Harvesting And Processing Coffee
Harvesting Gourmet Coffee
Gourmet coffees are hand picked, as the cherries do not mature at the same time. The
pickers will return to the trees 3 to 4 times during the harvest season.
While cherries can be harvested by mechanical or stripping methods, these methods
cause stress to the trees, and the beans picked include unripe and overripe cherries.
Processing
After harvesting, the cherries are processed to the green coffee bean stage. There are
two different types of processing, dry and wet method. In the wet method, the coffee can
be fully washed, semi-washed, or aqua pulped. In the dry method, the cherry is left out in
the sun to dry with all of the layers of the coffee cherry left intact. Dry processing tends to
result in an earthy and grassy cup. Coffees processed in the dry method are known as
naturals.
Gourmet coffee is generally processed the fully washed method.

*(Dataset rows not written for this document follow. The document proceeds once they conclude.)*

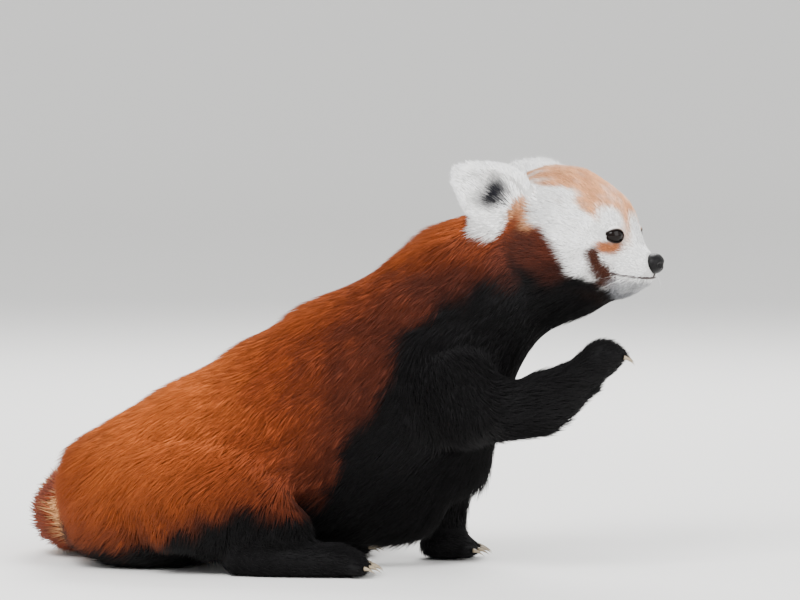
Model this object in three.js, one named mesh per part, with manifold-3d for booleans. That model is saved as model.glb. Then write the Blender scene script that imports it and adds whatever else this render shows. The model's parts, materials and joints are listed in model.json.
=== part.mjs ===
// Life-size red panda sitting on the ground with its right forepaw raised in front of its chest.
// Millimetres. +X is the way the body faces, +Y is its left side and +Z is up.
// The origin lies on the flat patch of rump that the animal sits on, under the middle of its back.
import * as THREE from "three";
import { mergeVertices } from "three/addons/utils/BufferGeometryUtils.js";
import Module from "manifold-3d";

const wasm = await Module();
wasm.setup();

// Driving dimensions
const GAP = 0.3; // between two parts that meet
const ACROSS = new THREE.Vector3(0, 1, 0);
const UPWARD = new THREE.Vector3(0, 0, 1);

const HEAD = { at: [331, -6, 272], turn: -22, nod: 2 }; // turned towards its right, degrees
const EYE = { at: [46.5, 24.5, 6], radius: 8.6 };
const NOSE = { at: [75.5, 0, -16.5], long: 7, wide: 9.5, tall: 7.5 };
const EAR = { at: [-24, 50, 22], tall: 38, wide: 30, deep: 14, wall: 5, lean: 56, open: 62, taper: 0.5 };
const MOUTH = { corner: 34, front: 46, half: 34, depth: 13, gap: 2.4, drop: 9, z: -27.5 };

// Middle line of the body from rump to neck: place, half width and half height across the line
const TORSO = [
  { at: [-98, 0, 52], wide: 30, tall: 34 },
  { at: [-72, 0, 56], wide: 66, tall: 57 },
  { at: [-32, 0, 62], wide: 80, tall: 68 },
  { at: [12, 0, 75], wide: 86, tall: 81 },
  { at: [62, 0, 93], wide: 86, tall: 88 },
  { at: [109, 0, 107], wide: 83, tall: 100 },
  { at: [150, 0, 123], wide: 80, tall: 111 },
  { at: [188, 0, 149], wide: 78, tall: 105 },
  { at: [219, 0, 187], wide: 75, tall: 90 },
  { at: [250, 0, 214], wide: 64, tall: 76 },
  { at: [268, 0, 232], wide: 44, tall: 54 },
];
const NECK = [
  { at: [205, 0, 186], wide: 52, tall: 60 },
  { at: [236, -1, 214], wide: 66, tall: 77 },
  { at: [271, -2, 237], wide: 62, tall: 72 },
  { at: [300, -4, 259], wide: 56, tall: 61 },
  { at: [322, -5, 272], wide: 44, tall: 46 },
];
// The full fur of the throat, under the jaw
const THROAT = { at: [327, -8, 233], long: 43, wide: 50, tall: 29 };
// Head from nape to muzzle, in its own frame: +X to the nose, +Z up
const SKULL = [
  { x: -50, top: 26, bottom: 2, wide: 14 },
  { x: -42, top: 50, bottom: -18, wide: 42 },
  { x: -24, top: 60, bottom: -36, wide: 60 },
  { x: 0, top: 62, bottom: -45, wide: 69 },
  { x: 20, top: 57, bottom: -49, wide: 67 },
  { x: 35, top: 47, bottom: -51, wide: 55 },
  { x: 45, top: 40, bottom: -50, wide: 42 },
  { x: 53, top: 31, bottom: -47, wide: 31 },
  { x: 59, top: 16, bottom: -44, wide: 24 },
  { x: 65, top: 2, bottom: -39, wide: 19.5 },
  { x: 72, top: -7, bottom: -34, wide: 15.5 },
  { x: 77, top: -13, bottom: -29, wide: 9 },
];
// Where the face is pushed in or drawn out, the same on both sides
const FACE = [
  { at: [48, 27, 6], reach: 13, push: [-5, -3, 0] }, // eye hollow
  { at: [46, 24, 23], reach: 11, push: [3, 1, 1.5] }, // brow
  { at: [34, 50, -14], reach: 20, push: [-2, 2, 0] }, // cheek
  { at: [-4, 66, -20], reach: 26, push: [-9, 5, -7] }, // ruff behind the cheek
  { at: [66, 14, -25], reach: 9, push: [1.5, 3.5, -1.5] }, // whisker pad
  { at: [66, 0, 2], reach: 9, push: [-1.5, 0, -1.5] }, // dip of the nose bridge
];

const THIGH = [
  { at: [-48, 46, 56], wide: 22, tall: 28 },
  { at: [-12, 62, 66], wide: 36, tall: 56 },
  { at: [34, 72, 66], wide: 36, tall: 55 },
  { at: [80, 80, 58], wide: 31, tall: 46 },
  { at: [122, 84, 46], wide: 17, tall: 22 },
];
const SHANK = [
  { at: [118, 84, 52], wide: 16, tall: 18 },
  { at: [96, 84, 40], wide: 24, tall: 26 },
  { at: [66, 80, 26], wide: 22, tall: 22 },
  { at: [48, 78, 18], wide: 14, tall: 14 },
];
const HIND_FOOT = [
  { at: [42, 78, 14], wide: 14, tall: 12 },
  { at: [68, 79, 15], wide: 22, tall: 18 },
  { at: [110, 82, 14], wide: 25, tall: 17 },
  { at: [146, 84, 12], wide: 27, tall: 15 },
  { at: [164, 85, 9], wide: 20, tall: 9 },
];
const PLANTED_ARM = [
  { at: [196, 46, 186], wide: 30, tall: 34 },
  { at: [206, 60, 150], wide: 32, tall: 42 },
  { at: [212, 64, 112], wide: 30, tall: 38 },
  { at: [225, 60, 72], wide: 27, tall: 34 },
  { at: [229, 56, 38], wide: 25, tall: 27 },
  { at: [228, 54, 14], wide: 22, tall: 20 },
];
const RAISED_ARM = [
  { at: [202, -44, 186], wide: 28, tall: 34 },
  { at: [232, -60, 158], wide: 33, tall: 42 },
  { at: [266, -70, 126], wide: 33, tall: 38 },
  { at: [298, -72, 136], wide: 30, tall: 32 },
  { at: [324, -68, 151], wide: 26, tall: 27 },
  { at: [342, -63, 163], wide: 22, tall: 23 },
  { at: [356, -60, 174], wide: 19, tall: 20 },
];
const FORE_PAW = { long: 25, wide: 24, tall: 14 };
const RAISED_PAW = { at: [354, -60, 175], long: 21, wide: 19, tall: 17, lift: 38 };
const TOE = { long: 11, wide: 6.2, tall: 7, count: 5, fan: 15 };
const CLAW = { long: 12, radius: 1.9, hook: 5 };

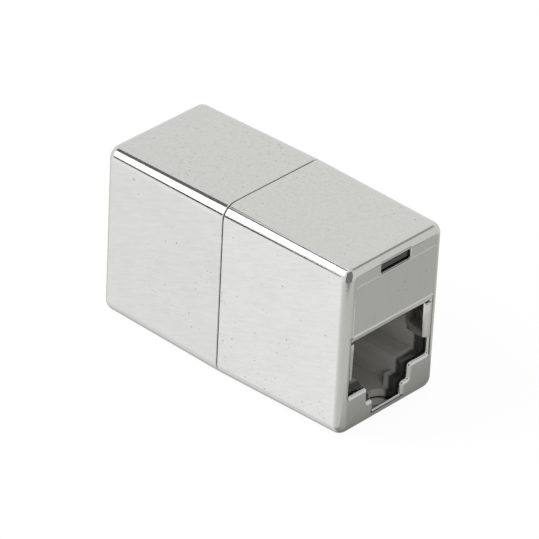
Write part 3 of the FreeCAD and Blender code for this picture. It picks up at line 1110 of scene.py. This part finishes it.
@dataclass(frozen=True)
class SoftenedNode:
    """A CAD node with its loose triangles joined and its sharp edges given a small radius.

    Attributes:
        node: The node's name.
        slot: Its material slot, which is not used here.
        radius: The radius given to its edges.
        segments: The number of flats round each edge.
        flat_deg: Faces that bend less than this are joined into one.
        smooth_deg: Edges that bend less than this are shaded smooth.
        sharp_deg: Edges that bend more than this get the radius.
    """

    node: str
    slot: str
    radius: float
    segments: int = 2
    flat_deg: float = 1.0
    smooth_deg: float = 35.0
    sharp_deg: float = 50.0

    def build(self, finish: bpy.types.Material) -> bpy.types.Object:
        """Dress the node.

        Args:
            finish: Its material.

        Returns:
            The dressed piece that stands for it.
        """
        shape = bmesh.new()
        shape.from_mesh(frame["nodes"][self.node].data)
        bmesh.ops.remove_doubles(shape, verts=shape.verts, dist=1e-7)
        flat = math.radians(self.flat_deg)
        bmesh.ops.dissolve_limit(shape, angle_limit=flat, verts=shape.verts, edges=shape.edges)
        piece = finish_piece(f"{self.node}_finished", shape, self.smooth_deg)
        edge = piece.modifiers.new("softened edges", "BEVEL")
        edge.width = self.radius * MM
        edge.segments = self.segments
        edge.limit_method = "ANGLE"
        edge.angle_limit = math.radians(self.sharp_deg)
        weigh_normals(piece)
        piece.data.materials.append(finish)
        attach(piece, BODY)
        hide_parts(self.node)
        return piece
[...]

In this method, cherry
skin and pulp is removed and the coffee is fermented before being dried in the sun and/or
mechanical dryers.
Once the coffee is dried, it is in the pergamino stage or parchment. Parchment is a shell
that protects the bean. The parchment will remain on the bean until the coffee is ready to
be hulled, sorted and shipped.
Hulling removes the parchment and some of the silver skin. Once the coffee is hulled, it is
sorted by density, size and color. In general, the denser and larger the bean, the better
quality of the cup. Exceptions are the Peaberries and the largest sizes of coffee.
Peaberries will have a more concentrated flavor. Some of the largest grades may not
have as pronounced a flavor as the second largest grade.